SUPPLIED MATERIAL:
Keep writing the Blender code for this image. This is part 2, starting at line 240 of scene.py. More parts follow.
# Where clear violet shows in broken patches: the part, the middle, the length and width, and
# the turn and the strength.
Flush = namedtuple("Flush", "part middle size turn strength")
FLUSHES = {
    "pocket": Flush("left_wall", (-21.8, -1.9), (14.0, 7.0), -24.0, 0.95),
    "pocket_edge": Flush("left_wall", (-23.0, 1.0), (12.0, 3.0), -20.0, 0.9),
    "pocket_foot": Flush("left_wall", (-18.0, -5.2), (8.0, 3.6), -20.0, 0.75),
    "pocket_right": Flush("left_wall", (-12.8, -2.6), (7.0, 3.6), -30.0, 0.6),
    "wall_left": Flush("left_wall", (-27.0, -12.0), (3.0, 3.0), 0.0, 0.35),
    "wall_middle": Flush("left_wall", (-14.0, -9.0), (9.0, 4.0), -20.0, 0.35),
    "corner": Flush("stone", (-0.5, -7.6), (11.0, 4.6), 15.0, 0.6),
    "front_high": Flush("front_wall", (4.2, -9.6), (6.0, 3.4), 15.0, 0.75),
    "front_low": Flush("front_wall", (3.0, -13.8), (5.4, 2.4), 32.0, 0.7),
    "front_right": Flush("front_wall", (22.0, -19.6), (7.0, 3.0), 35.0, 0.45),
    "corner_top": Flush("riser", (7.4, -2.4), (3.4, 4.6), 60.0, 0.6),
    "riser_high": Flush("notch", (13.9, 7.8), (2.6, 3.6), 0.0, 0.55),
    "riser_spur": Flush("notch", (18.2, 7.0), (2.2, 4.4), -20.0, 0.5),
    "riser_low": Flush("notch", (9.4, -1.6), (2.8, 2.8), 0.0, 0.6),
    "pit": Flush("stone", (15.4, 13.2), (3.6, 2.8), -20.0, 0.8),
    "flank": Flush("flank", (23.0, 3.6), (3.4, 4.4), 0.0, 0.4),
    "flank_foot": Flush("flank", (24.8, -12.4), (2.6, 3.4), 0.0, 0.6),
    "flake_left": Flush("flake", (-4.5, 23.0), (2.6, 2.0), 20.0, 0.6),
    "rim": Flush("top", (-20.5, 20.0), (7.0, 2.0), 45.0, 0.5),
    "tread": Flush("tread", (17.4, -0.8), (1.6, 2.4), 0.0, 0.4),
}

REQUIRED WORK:
Return the material in full, exactly as shown.

SOLUTION TO THE EXERCISE:
Keep writing the Blender code for this image. This is part 2, starting at line 240 of scene.py. More parts follow.
# Where clear violet shows in broken patches: the part, the middle, the length and width, and
# the turn and the strength.
Flush = namedtuple("Flush", "part middle size turn strength")
FLUSHES = {
    "pocket": Flush("left_wall", (-21.8, -1.9), (14.0, 7.0), -24.0, 0.95),
    "pocket_edge": Flush("left_wall", (-23.0, 1.0), (12.0, 3.0), -20.0, 0.9),
    "pocket_foot": Flush("left_wall", (-18.0, -5.2), (8.0, 3.6), -20.0, 0.75),
    "pocket_right": Flush("left_wall", (-12.8, -2.6), (7.0, 3.6), -30.0, 0.6),
    "wall_left": Flush("left_wall", (-27.0, -12.0), (3.0, 3.0), 0.0, 0.35),
    "wall_middle": Flush("left_wall", (-14.0, -9.0), (9.0, 4.0), -20.0, 0.35),
    "corner": Flush("stone", (-0.5, -7.6), (11.0, 4.6), 15.0, 0.6),
    "front_high": Flush("front_wall", (4.2, -9.6), (6.0, 3.4), 15.0, 0.75),
    "front_low": Flush("front_wall", (3.0, -13.8), (5.4, 2.4), 32.0, 0.7),
    "front_right": Flush("front_wall", (22.0, -19.6), (7.0, 3.0), 35.0, 0.45),
    "corner_top": Flush("riser", (7.4, -2.4), (3.4, 4.6), 60.0, 0.6),
    "riser_high": Flush("notch", (13.9, 7.8), (2.6, 3.6), 0.0, 0.55),
    "riser_spur": Flush("notch", (18.2, 7.0), (2.2, 4.4), -20.0, 0.5),
    "riser_low": Flush("notch", (9.4, -1.6), (2.8, 2.8), 0.0, 0.6),
    "pit": Flush("stone", (15.4, 13.2), (3.6, 2.8), -20.0, 0.8),
    "flank": Flush("flank", (23.0, 3.6), (3.4, 4.4), 0.0, 0.4),
    "flank_foot": Flush("flank", (24.8, -12.4), (2.6, 3.4), 0.0, 0.6),
    "flake_left": Flush("flake", (-4.5, 23.0), (2.6, 2.0), 20.0, 0.6),
    "rim": Flush("top", (-20.5, 20.0), (7.0, 2.0), 45.0, 0.5),
    "tread": Flush("tread", (17.4, -0.8), (1.6, 2.4), 0.0, 0.4),
}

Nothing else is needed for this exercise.